I’ve read some tech reviews that positively rave about the picture, including one journalist who went to review the new 3d TV’s, but got sidetracked by what he said was the best picture he’d ever seen.

dpworkin's avatar

Apparently it’s not the yellowness of the pixels. The yellowness is a byproduct of the important part of the process which has something to do with translucency of the denser part of the light-transmitting modules. The reviews i have seen have all been stunning.

arpinum's avatar

Adding a yellow pixel is pure marketing and has no effect on the picture quality. All video is produced in the sRGB color space, which almost all TVs can fully reproduce. The marketers are claiming that they get better colors. But none of the content is produced in their “enhanced” color space. If the picture looks different, it is because they are not faithfully reproducing the colors as the director intended them to be.
I haven’t heard @dpworkin claim before. It is an interesting claim, but presupposes that the distance between the red, green, and blue pixels are enough that they can be distinguished on most TVs. My eyes are pretty good, and they can’t see the individual colors.
TV marketing hype has gotten out of control. Refresh rates are overstated. Contrast is laughable. Localized dimming looks splotchy.
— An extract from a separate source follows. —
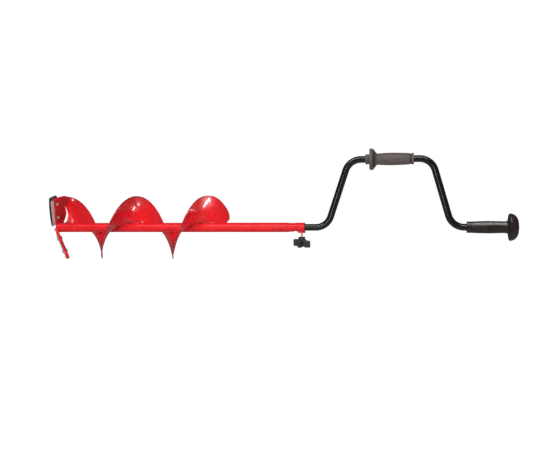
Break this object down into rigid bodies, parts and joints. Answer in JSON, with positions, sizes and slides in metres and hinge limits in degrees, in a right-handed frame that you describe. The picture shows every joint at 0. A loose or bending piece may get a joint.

This was discussed earlier.

dpworkin's avatar

@arpinum I am nothing if not skeptical, especially about advertised electronics, but let me see if I can find some reviews for you which would explain the technology less clumsily than I.

arpinum's avatar

I looked at some of the tech specs. All of the actual advantages are due to Sharp’s uv2a manufacturing process and not due to the yellow pixel. Sharp also states that the panels by default with ship with settings which do not accurately reproduced the color spec standards.